Of course, if the number is on the order of 50, or 100, or even a thousand, it would be good if you could use some code to minimize the records being read. Perhaps a descriptor or super descriptor that limits the records that have to be read could be added to the file.

It was my understanding that when Natural executes an END TRANSACTION statement, an ET is issued only if the program is in ET status, so the program will issue at most 50 ETs in your scenario, not thousands. And if two or more UPDATEs occur in a single 2000-record block, then the number of ETs would be fewer than 50. So the question becomes “How many IFs and RESETs can I execute in the same elapsed time as an ET?”

First, mea culpa, in my last post, when I said

I should have said something like;

, … not ET’s.

Back to the discussion, here is a program that demonstrates the time for END TRANSACTIONS

DEFINE DATA LOCAL
1 #LOOP (I4)
1 #LOOP2 (I4)
1 #NUMBER (I2)
1 #CPU-START (I4)
1 #CPU-ELAPSED (I4)
1 EMP VIEW OF EMPLOYEES
2 NAME
2 FIRST-NAME
END-DEFINE
*
INCLUDE AATITLER
INCLUDE AASETC
*
MOVE *CPU-TIME TO #CPU-START
SETA. SETTIME
FOR #LOOP = 1 TO 100
READ EMP
END-READ
END-FOR
COMPUTE #CPU-ELAPSED = *CPU-TIME - #CPU-START
WRITE 3/10 ‘NO END TRANSACTION LOOP TIME==>’ *TIMD (SETA.) #CPU-ELAPSED /
*
MOVE *CPU-TIME TO #CPU-START
SETB. SETTIME
FOR #LOOP = 1 TO 100
READ EMP
END TRANSACTION
END-READ
END-FOR
COMPUTE #CPU-ELAPSED = *CPU-TIME - #CPU-START
WRITE 3/10 ‘NULL END TRANSACTION LOOP TIME==>’ *TIMD (SETB.) #CPU-ELAPSED /
*
END

PAGE #   1                    DATE:    16-10-10
PROGRAM: ET01                 LIBRARY: BOSTON01



     NO END TRANSACTION LOOP TIME==>        7          38



     NULL END TRANSACTION LOOP TIME==>        9          54

I used 100 iterations of the READ loops to produce meaningful output. On my laptop, the output above is very consistent (a few outliers in the CPU times).

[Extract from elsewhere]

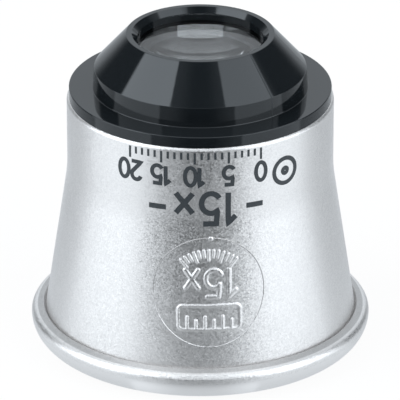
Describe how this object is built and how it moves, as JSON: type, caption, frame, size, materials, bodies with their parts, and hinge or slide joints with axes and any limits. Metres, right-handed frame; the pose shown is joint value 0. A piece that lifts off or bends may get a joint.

Percentage wise, the difference is fairly substantial. My guess is that the code and variables for END TRANSACTION are external to the code for the program, and hence we are seeing the overhead of what is basically a CALLNAT.

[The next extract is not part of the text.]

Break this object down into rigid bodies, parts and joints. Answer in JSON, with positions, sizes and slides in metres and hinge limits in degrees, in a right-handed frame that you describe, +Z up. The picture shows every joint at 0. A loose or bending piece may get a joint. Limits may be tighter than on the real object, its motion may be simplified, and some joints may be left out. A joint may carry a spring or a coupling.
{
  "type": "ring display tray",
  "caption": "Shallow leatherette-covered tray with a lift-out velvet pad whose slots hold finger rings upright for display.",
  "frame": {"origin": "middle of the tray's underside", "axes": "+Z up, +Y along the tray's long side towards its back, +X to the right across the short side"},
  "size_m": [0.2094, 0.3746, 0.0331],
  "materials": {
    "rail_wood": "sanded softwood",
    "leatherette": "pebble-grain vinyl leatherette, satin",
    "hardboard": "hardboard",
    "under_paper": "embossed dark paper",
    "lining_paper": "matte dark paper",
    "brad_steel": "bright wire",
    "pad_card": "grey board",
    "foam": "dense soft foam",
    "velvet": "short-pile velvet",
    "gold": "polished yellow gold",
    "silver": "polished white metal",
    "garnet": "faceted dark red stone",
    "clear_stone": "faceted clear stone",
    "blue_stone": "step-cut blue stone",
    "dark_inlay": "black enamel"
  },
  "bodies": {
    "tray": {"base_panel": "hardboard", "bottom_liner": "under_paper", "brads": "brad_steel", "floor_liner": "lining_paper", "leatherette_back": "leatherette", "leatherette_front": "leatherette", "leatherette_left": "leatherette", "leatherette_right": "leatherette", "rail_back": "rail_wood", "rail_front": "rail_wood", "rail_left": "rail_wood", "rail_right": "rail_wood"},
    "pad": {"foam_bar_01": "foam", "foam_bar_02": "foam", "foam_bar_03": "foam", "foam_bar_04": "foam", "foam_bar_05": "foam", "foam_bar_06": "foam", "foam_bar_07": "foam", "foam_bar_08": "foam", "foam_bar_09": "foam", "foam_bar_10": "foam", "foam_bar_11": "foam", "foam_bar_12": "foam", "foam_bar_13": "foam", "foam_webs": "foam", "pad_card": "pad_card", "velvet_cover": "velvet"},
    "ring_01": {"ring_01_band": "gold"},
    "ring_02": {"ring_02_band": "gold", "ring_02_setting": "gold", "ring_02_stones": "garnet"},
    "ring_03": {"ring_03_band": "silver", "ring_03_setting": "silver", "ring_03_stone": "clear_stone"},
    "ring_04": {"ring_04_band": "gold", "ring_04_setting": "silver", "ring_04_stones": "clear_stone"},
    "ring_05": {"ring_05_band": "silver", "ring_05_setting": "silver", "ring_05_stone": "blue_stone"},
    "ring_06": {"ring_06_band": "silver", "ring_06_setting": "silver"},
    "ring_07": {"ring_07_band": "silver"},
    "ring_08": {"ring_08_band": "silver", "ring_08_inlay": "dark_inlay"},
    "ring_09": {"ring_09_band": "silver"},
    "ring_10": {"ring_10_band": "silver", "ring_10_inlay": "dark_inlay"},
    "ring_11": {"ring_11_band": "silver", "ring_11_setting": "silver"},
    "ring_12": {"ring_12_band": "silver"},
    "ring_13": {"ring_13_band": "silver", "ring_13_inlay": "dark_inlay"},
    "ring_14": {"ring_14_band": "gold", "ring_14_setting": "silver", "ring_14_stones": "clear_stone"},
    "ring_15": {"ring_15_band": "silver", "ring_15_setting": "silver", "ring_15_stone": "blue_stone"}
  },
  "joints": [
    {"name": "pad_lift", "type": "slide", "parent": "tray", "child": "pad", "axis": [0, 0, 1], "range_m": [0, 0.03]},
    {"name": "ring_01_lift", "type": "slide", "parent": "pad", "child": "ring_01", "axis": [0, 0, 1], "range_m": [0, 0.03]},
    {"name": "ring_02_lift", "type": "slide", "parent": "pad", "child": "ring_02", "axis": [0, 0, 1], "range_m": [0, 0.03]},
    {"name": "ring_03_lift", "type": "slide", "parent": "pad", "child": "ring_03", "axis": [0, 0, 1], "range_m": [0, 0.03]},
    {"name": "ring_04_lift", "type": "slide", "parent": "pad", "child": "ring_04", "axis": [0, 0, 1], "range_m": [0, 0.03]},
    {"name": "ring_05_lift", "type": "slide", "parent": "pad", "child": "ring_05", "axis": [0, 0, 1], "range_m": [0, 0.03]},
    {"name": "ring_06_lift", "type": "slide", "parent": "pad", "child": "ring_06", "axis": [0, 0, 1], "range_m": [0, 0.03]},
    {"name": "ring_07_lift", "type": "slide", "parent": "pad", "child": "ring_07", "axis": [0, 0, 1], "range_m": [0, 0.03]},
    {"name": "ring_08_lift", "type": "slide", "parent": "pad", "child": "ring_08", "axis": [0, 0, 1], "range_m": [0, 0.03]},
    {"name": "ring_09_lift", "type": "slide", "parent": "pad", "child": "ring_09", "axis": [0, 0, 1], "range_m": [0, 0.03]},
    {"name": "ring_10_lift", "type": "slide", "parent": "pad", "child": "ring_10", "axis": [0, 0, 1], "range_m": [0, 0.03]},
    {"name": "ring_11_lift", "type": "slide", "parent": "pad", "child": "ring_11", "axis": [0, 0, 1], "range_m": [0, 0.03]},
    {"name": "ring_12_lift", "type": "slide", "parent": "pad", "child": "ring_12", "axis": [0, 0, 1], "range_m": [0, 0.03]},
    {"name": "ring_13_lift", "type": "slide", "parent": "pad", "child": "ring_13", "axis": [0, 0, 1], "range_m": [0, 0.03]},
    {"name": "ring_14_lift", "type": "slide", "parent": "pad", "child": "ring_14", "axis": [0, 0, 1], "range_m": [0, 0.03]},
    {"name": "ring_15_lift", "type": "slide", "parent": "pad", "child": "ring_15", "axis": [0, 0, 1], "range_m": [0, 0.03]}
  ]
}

Next, I added a third loop. To keep things comparable, I changed the FOR loop to 99 iterations and added an iteration with an UPDATE statement (null, nothing changed).

DEFINE DATA LOCAL
1 #LOOP (I4)
1 #LOOP2 (I4)
1 #NUMBER (I2)
1 #CPU-START (I4)
1 #CPU-ELAPSED (I4)
1 EMP VIEW OF EMPLOYEES
2 NAME
2 FIRST-NAME
END-DEFINE
*
INCLUDE AATITLER
INCLUDE AASETC
*
MOVE *CPU-TIME TO #CPU-START
SETA. SETTIME
FOR #LOOP = 1 TO 100
READ EMP
END-READ
END-FOR
COMPUTE #CPU-ELAPSED = *CPU-TIME - #CPU-START
WRITE 3/10 ‘NO END TRANSACTION LOOP TIME==>’ *TIMD (SETA.) #CPU-ELAPSED /
*
MOVE *CPU-TIME TO #CPU-START
SETB. SETTIME
FOR #LOOP = 1 TO 100
READ EMP
END TRANSACTION
END-READ
END-FOR
COMPUTE #CPU-ELAPSED = *CPU-TIME - #CPU-START
WRITE 3/10 ‘NULL END TRANSACTION LOOP TIME==>’ *TIMD (SETB.) #CPU-ELAPSED /
*
MOVE *CPU-TIME TO #CPU-START
SETC. SETTIME
FOR #LOOP = 1 TO 99
READ EMP
END TRANSACTION
END-READ
END-FOR
*
READ EMP
AT END OF DATA
UPDATE
END TRANSACTION
END-ENDDATA
END-READ
COMPUTE #CPU-ELAPSED = *CPU-TIME - #CPU-START
WRITE 3/10 ‘NULL UPDATE TRANSACTION LOOP TIME==>’ *TIMD (SETC.) #CPU-ELAPSED /
*

END

PAGE #   1                    DATE:    16-10-10
PROGRAM: ET02                 LIBRARY: BOSTON01



     NO END TRANSACTION LOOP TIME==>        7          43



     NULL END TRANSACTION LOOP TIME==>        8          57



     NULL UPDATE TRANSACTION LOOP TIME==>        9          65

My guess here is that Natural “sees” the UPDATE statement and does send an ET command to Adabas. I will play a bit more with this program; in particular, I will up the number of iterations. The disparity between the last two loops is a bit strange.

The programs above were run on my PC. Eventually (hopefully tomorrow) I will also run code on the mainframe.

I made this statement in this Mainframe forum. Steve’s timings were produced with Natural for Windows where ETs are issued regardless of ET status, so longer elapsed times for the ET loops should be expected. (The same goes for Natural for Linus/Unix.)